Publication year - 2000
Publication title -
journal of educational measurement
Language(s) - English
Resource type - Journals
SCImago Journal Rank - 1.917
H-Index - 47
eISSN - 1745-3984
pISSN - 0022-0655
DOI - 10.1111/j.1745-3984.2000.tb01085.x
Subject(s) - generalizability theory , psychology , test validity , evaluation methods , psychometrics , computer science , applied psychology , clinical psychology , reliability engineering , developmental psychology , engineering
When performance assessments are delivered and scored by computer, the costs of scoring may be substantially lower than those of scoring the same assessment based on expert review of the individual performances. Computerized scoring algorithms also ensure that the scoring rules are implemented precisely and uniformly. Such computerized algorithms represent an effort to encode the scoring policies of experts.
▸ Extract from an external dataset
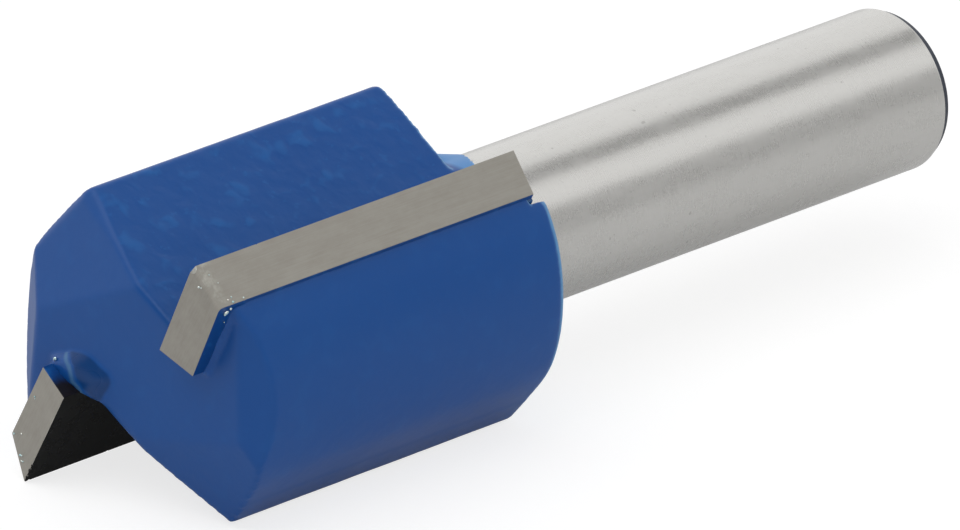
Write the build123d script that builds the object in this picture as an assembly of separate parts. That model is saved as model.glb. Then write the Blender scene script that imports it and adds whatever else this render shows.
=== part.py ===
from build123d import *
import os
from math import atan2, cos, degrees, radians, sin, sqrt, tan

# Two-flute straight router bit: a head and a shank turned and milled from one
# piece of steel, with two carbide tips brazed into seats in the head.
#
# Millimetres and degrees. Lengths along the tool are measured back from the
# foremost point of the cutting edges. Places across it are given in the front
# view, looking from the cutting end towards the shank, with the tool's axis at
# the centre, x to the right and y up, and angles running anticlockwise.
# Each form is stated for the first tip and its wing, the block of the head that
# backs it, and is turned half a turn for the second.

# --- Whole tool -------------------------------------------------------------
cutting_diameter = 18.0
overall_length = 51.5

# --- Shank and neck ---------------------------------------------------------
shank_diameter = 8.0
shank_end_chamfer_length = 0.5
shank_end_chamfer_depth = 0.22
neck_root_diameter = 9.4
neck_length = 2.7

# --- Head, a little smaller than the circle that the edges cut ---------------
edge_stand_out = 0.55
head_rear = 21.6
head_rim_round = 0.5
end_face_setback = 1.6

# --- Carbide tips -----------------------------------------------------------
tip_length = 20.6
tip_thickness = 2.0
tip_inner_end = 3.34
rake_direction = 33.6
hook_angle = 12.2
land_relief_angle = 14.7
end_relief_angle = 11.0
end_dish_angle = 2.7
bevel_reach = 0.35
bevel_length = 0.22
braze_gap = 0.1

# --- Flutes, open to the front and running out behind the head ---------------
flute_angle = 93.1
flute_wall_offset = 3.71
flute_run_out = 0.3

# --- Clearance facets ground on each wing behind its tip ---------------------
corner_facet_direction = -28.0
corner_facet_offset = 7.0
corner_facet_slope = 35.0
trailing_facet_direction = -105.5
trailing_facet_offset = 3.06
trailing_facet_slope = 21.3
heel_flat_direction = -71.3
heel_flat_depth = 0.26

# --- Sizes that follow ------------------------------------------------------
cutting_radius = cutting_diameter / 2
shank_radius = shank_diameter / 2
neck_root_radius = neck_root_diameter / 2
head_radius = cutting_radius - edge_stand_out
heel_flat_offset = head_radius - heel_flat_depth
rake_offset = cutting_radius * sin(radians(hook_angle))
heel_offset = rake_offset + tip_thickness
edge_reach = sqrt(cutting_radius**2 - rake_offset**2)
milled_end = head_rear + flute_run_out
beyond = 2 * overall_length


def across(angle):
    """Unit step in the front view at an angle from x."""
    return Vector(cos(radians(angle)), sin(radians(angle)))


def on_tool(place, distance):
    """Point or direction of the tool from a front-view one and a distance."""
    return Vector(distance, -place.X, place.Y)


def half_turn(piece):
    """The same piece on the opposite side of the tool."""
    return Rot(X=180) * piece


def milled(outline, start, end):
    """Straight bar along the tool with the given front-view corners."""
    plane = Plane(origin=(start, 0, 0), x_dir=(0, -1, 0), z_dir=(-1, 0, 0))
    corners = [(corner.X, corner.Y) for corner in outline]
    return extrude(plane * make_face(Polyline(*corners, close=True)), amount=start - end)


def ground_away(place, normal):
    """Everything on the outer side of a flat through a place on the tool."""
    flat = Plane(origin=place, z_dir=normal)
    return flat * Box(beyond, beyond, beyond, align=(Align.CENTER, Align.CENTER, Align.MIN))


def end_facet(direction, offset, slope):
    """What is ground off in front of a facet that slopes back from the end face."""
    start = on_tool(across(direction) * offset, end_face_setback)
    return ground_away(start, on_tool(across(direction) * tan(radians(slope)), -1))


# --- Directions of the first tip: along its rake face, and into its thickness --
outward = across(rake_direction)
heelward = across(rake_direction - 90)


def on_tip(reach, depth):
    """Front-view place at a reach along the rake face and a depth behind the axis."""
    return outward * reach + heelward * depth


# --- Turned blank -----------------------------------------------------------
profile = Polyline(
    (end_face_setback, 0),
    (end_face_setback, head_radius),
    (head_rear, head_radius),
    (head_rear, neck_root_radius),
    (head_rear + neck_length, shank_radius),
    (overall_length - shank_end_chamfer_length, shank_radius),
    (overall_length, shank_radius - shank_end_chamfer_depth),
    (overall_length, 0),
    close=True,
)
turned = revolve(make_face(profile), axis=Axis.X)
rear_rim = turned.edges().filter_by(GeomType.CIRCLE).sort_by(Axis.X).group_by(SortBy.RADIUS)[-1][-1]
turned = fillet(rear_rim, head_rim_round)

# --- Flats ground on the wings: two facets at the end and a flat at the heel ---
corner_facet = end_facet(corner_facet_direction, corner_facet_offset, corner_facet_slope)
trailing_facet = end_facet(trailing_facet_direction, trailing_facet_offset, trailing_facet_slope)
heel_normal = across(heel_flat_direction)
heel_flat = ground_away(on_tool(heel_normal * heel_flat_offset, 0), on_tool(heel_normal, 0))
ground = turned
for flat in (corner_facet, trailing_facet, heel_flat):
    ground = ground - flat - half_turn(flat)

# --- Flute: a notch between the rake face and the wall of the wing ahead -------
wall_normal = across(rake_direction + 90 - flute_angle)
wall_run = across(rake_direction + 180 - flute_angle)
rake_line = heelward * rake_offset
vertex_reach = (flute_wall_offset - rake_line.dot(wall_normal)) / outward.dot(wall_normal)
vertex = on_tip(vertex_reach, rake_offset)
flute = milled([vertex, vertex + outward * beyond, vertex + wall_run * beyond], -beyond, milled_end)

# --- Seat of a tip, with room for the braze behind it and at its inner end -----
seat_inner_end = tip_inner_end - braze_gap
seat_floor = heel_offset + braze_gap
seat_corners = [
    on_tip(seat_inner_end, rake_offset),
    on_tip(beyond, rake_offset),
    on_tip(beyond, seat_floor),
    on_tip(seat_inner_end, seat_floor),
]
seat = milled(seat_corners, -beyond, milled_end)

cutter_body = ground
for cut in (flute, seat):
    cutter_body = cutter_body - cut - half_turn(cut)

# --- Carbide tip: a flat bar, ground back behind its side and end edges --------
land_lean = tan(radians(hook_angle + land_relief_angle))
tip_corners = [
    on_tip(tip_inner_end, rake_offset),
    on_tip(edge_reach, rake_offset),
    on_tip(edge_reach - tip_thickness * land_lean, heel_offset),
    on_tip(tip_inner_end, heel_offset),
]
tip_bar = milled(tip_corners, -tip_thickness, tip_length)
end_lean = heelward * tan(radians(end_relief_angle)) - outward * tan(radians(end_dish_angle))
foremost = on_tool(on_tip(edge_reach - bevel_reach, rake_offset), 0)
end_grind = ground_away(foremost, on_tool(end_lean, -1))
corner_bevel = ground_away(foremost, on_tool(outward * bevel_length, -bevel_reach))
tip = tip_bar - end_grind - corner_bevel

# --- Braze: fills the seat round the tip, flush with the head ------------------
seat_beside_tip = milled(seat_corners, -tip_thickness, tip_length)
braze = (seat_beside_tip & ground) - tip_bar - flute

# --- Rest: on the second tip's cutting edge and the first wing's trailing edge --
# The trailing edge is where the heel flat meets the wall of the second flute.
second_wall = wall_normal * -1
shared = heel_normal.dot(second_wall)
trailing_edge = (
    heel_normal * (heel_flat_offset - flute_wall_offset * shared)
    + second_wall * (flute_wall_offset - heel_flat_offset * shared)
) * (1 / (1 - shared**2))
second_edge = on_tip(edge_reach, rake_offset) * -1
support = trailing_edge - second_edge
roll = -degrees(atan2(support.Y, support.X))
axis_height = -(second_edge.X * sin(radians(roll)) + second_edge.Y * cos(radians(roll)))
at_rest = Pos(-overall_length / 2, 0, axis_height) * Rot(X=-roll)

nodes = {
    "cutter_body": cutter_body,
    "cutting_tip_1": tip,
    "cutting_tip_2": half_turn(tip),
    "braze_1": braze,
    "braze_2": half_turn(braze),
}
os.makedirs("parts", exist_ok=True)
for name, piece in nodes.items():
    export_step(at_rest * piece, f"parts/{name}.step")
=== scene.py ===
from math import cos, exp, log, pi, radians, sin, tan

import bmesh
import bpy
from mathutils import Matrix, Quaternion, Vector, noise


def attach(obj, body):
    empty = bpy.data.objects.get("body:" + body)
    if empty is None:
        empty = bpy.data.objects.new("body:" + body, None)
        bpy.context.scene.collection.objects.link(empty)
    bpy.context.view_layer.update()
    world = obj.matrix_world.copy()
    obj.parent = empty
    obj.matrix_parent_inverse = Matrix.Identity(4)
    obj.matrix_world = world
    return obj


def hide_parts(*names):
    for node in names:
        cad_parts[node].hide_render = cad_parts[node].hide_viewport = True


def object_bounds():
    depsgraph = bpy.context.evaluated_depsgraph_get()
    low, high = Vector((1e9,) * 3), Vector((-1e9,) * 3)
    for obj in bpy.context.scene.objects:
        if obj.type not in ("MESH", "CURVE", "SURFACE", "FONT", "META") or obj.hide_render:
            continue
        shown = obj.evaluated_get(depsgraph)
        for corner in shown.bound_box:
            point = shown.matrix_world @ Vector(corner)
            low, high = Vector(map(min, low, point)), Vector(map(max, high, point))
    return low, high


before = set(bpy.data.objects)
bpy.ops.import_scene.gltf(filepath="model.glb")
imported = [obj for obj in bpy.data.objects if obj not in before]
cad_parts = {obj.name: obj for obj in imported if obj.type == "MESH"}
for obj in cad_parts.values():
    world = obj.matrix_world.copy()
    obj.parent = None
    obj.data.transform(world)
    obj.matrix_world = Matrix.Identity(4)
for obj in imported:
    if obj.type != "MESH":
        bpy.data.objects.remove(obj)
packed_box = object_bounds()

# ---------------------------------------------------------------------------
# Head and neck: the cutting end of the bit, turned and milled from the same
# bar of tool steel as the shank, then sprayed and baked in blue lacquer that
# rounds over every edge and pools along the inner corners.
# ---------------------------------------------------------------------------
# Millimetres and degrees. A place across the tool is (x, y) in the view from
# the cutting end, and w is the distance behind the foremost cutting point.
head_radius = 8.45
coat_radius = head_radius - 0.015
end_face = 1.6
shank_radius = 4.0
film = 0.02
flute_angle = 93.1
flute_end = 22.3
cutter_start = -20

edge_radius = 9.0
rake_direction = 33.6
hook_angle = 12.2
rake_depth = edge_radius * sin(radians(hook_angle))
edge_reach = edge_radius * cos(radians(hook_angle))
tip_thickness = 2.0
tip_inner_end = 3.34
tip_length = 20.6
braze_gap = 0.1
heel_direction = -71.3
heel_depth = rake_depth + tip_thickness


def across(angle):
    return Vector((cos(radians(angle)), sin(radians(angle))))


outward = across(rake_direction)
heelward = across(rake_direction - 90)
wall_direction = rake_direction + 90 - flute_angle
wall_normal = across(wall_direction)
wall_run = across(rake_direction + 180 - flute_angle)

# Where the tool lies: rolled onto one cutting edge and the opposite wing. The
# tool is the same after half a turn, so its axis is at half its height.
millimetre = 0.001
roll = radians(-29.63455)
cutting_end = packed_box[0].x
axis_height = (packed_box[0].z + packed_box[1].z) / 2
along_x = Matrix((
    (0, 0, millimetre, 0), (-millimetre, 0, 0, 0), (0, millimetre, 0, 0), (0, 0, 0, 1),
))
rolled = Matrix.Rotation(roll, 4, "X")
tool_to_rest = Matrix.Translation((cutting_end, 0.0, axis_height)) @ rolled @ along_x
half_turn = Matrix.Rotation(pi, 4, "Z")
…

This raises the question, would a different group of experts have produced a meaningfully different algorithm? The research reported in this paper uses generalizability theory to assess the impact of using independent, randomly equivalent groups of experts to develop the scoring algorithms for a set of computer‐simulation tasks designed to measure physicians’ patient management skills. The results suggest that the impact of this “expert group” effect may be significant but that it can be controlled with appropriate test development strategies. The appendix presents multivariate generalizability analysis to examine the stability of the assessed proficiency across scores representing the scoring policies of different groups of experts.